The Madison Campus building is the former Target store at the Mall of the Bluffs purchased by the school district for the purpose of serving as a temporary school site during the renovation of Kirn and Wilson Middle Schools. Now that both schools have reopened, the district is considering the options of whether to sell or retain the property.  

“The landscape of the Mall of the Bluffs area has changed significantly since the purchase of the property, with the addition of Menards and the demolition of the mall,” Superintendent Dr. Vickie Murillo said. “The Board of Education approved placing the property on the market to see what the market would bear.”

According to Dr. Murillo, under Iowa law, school districts follow specific procedures for the purchase or sale of property. A public hearing is an important part of the process.

The Board also launched a survey of parents, staff and community members to seek input on the future use of the facility. More than 950 participated in the survey to share ideas.

Stated rationale among those who suggested selling the property included using the revenue from the sale to fund other district needs or to reduce the current bond. Other stated advantages to selling included the potential to bring in additional jobs and tax revenue to the community. Stated rationale for those who suggested retaining the building for future use by the district included being able to move the district’s central office out of the currently-leased space, creating additional meeting space for professional development, moving the Kanesville Alternative Learning Center, and utilizing the space for other purposes, such as storage, trades education, performing arts, youth recreation or as an early learning center. 

At the same time the Board is considering the future of the Madison Campus, the school district is moving forward with the plans to build an early learning center on the site of the former Tinley school at 8th Street and Avenue G. The facility will be designed specifically to meet the unique needs of children under the age of 5, with outdoor play spaces and a learning environment that is consistent with early education and childcare facility requirements. The Madison Campus does not meet these standards. A grant from the State of Iowa and private donations will help fund the construction, equipment and start-up costs for the center. The district is not relying on the potential for sale proceeds from the Madison Campus to fund the Early Learning Center.

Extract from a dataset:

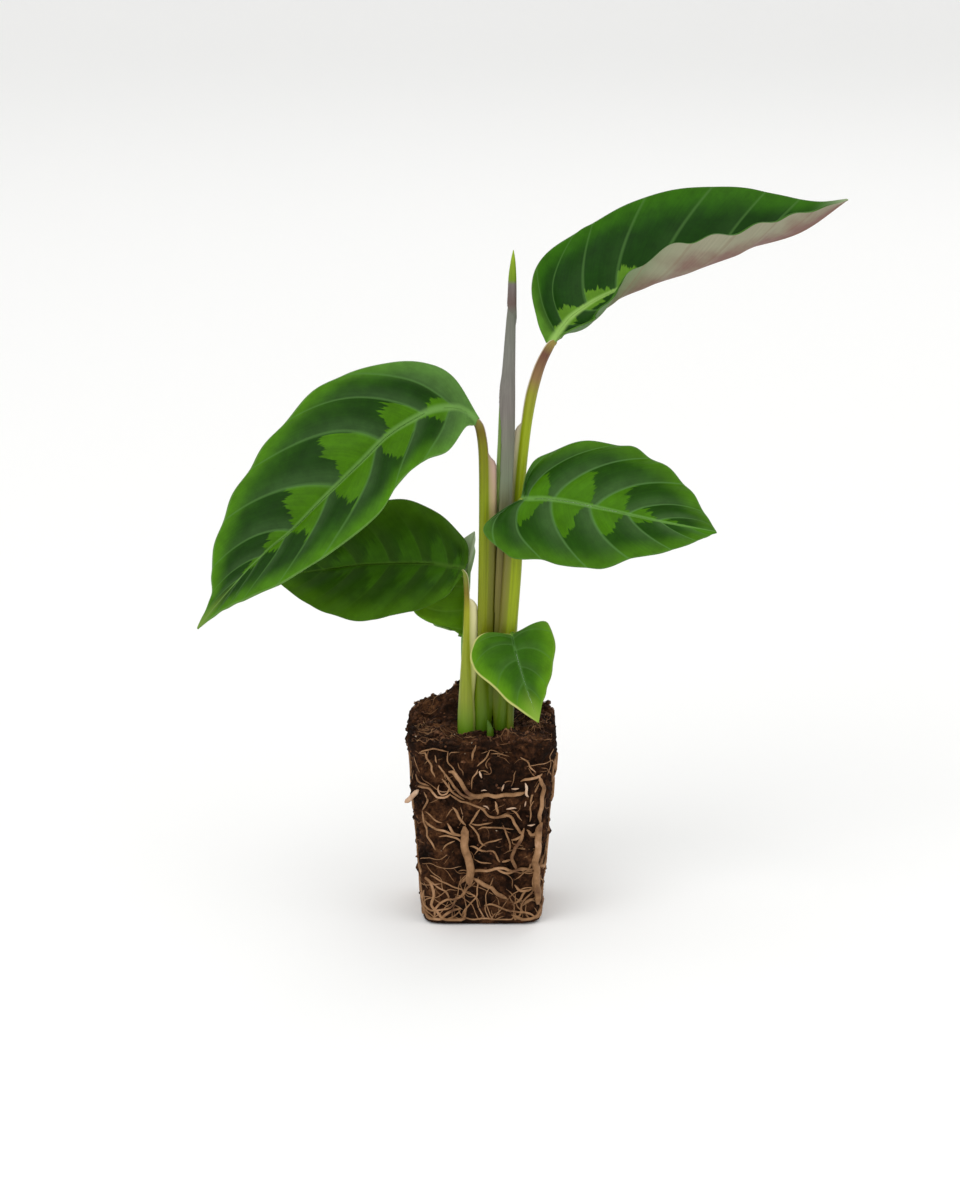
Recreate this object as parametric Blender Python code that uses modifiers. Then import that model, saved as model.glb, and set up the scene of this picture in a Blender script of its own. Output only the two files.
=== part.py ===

“The Board is following due diligence to determine whether it makes economic and prudent sense to sell the property or to invest additional funds to repurpose it for other district programs,” Board president Chris LaFerla said. “Along with feedback from staff, parents and community members, we are considering other key factors before we make a decision.” These include ongoing costs for ownership of the building, whether we can fully utilize the 93,000 square foot facility, the status of other district-owned and leased property, and where we can best meet the educational needs of students.” 

The building was purchased for $1.9 million and was renovated at a total cost of $4.4 million, using proceeds from a $37 million bond approved by district voters in September of 2018 to renovate the middle schools. 

The approved ballot measure stated: Shall the Board of Directors of the Council Bluffs Community School District in the County of Pottawattamie, State of Iowa, be authorized to contract indebtedness and issue General Obligation Bonds in an amount not to exceed $37,000,000 to provide funds to renovate, remodel, improve, furnish and equip the existing Middle School buildings, including site improvements; and to acquire, renovate, remodel, improve, furnish and equip a new relocation facility?

In informational materials presented to voters prior to the special election, the District stated that a relocation facility would be used as an alternate site to shorten the renovation schedule, rather than stretching it over multiple years while students are occupying school buildings. The cost to utilize an alternate site was more cost effective than extending the construction out over several years at each building, which would escalate construction and materials costs.  In addition, the relocation facility prevented students from attending school in an active construction zone.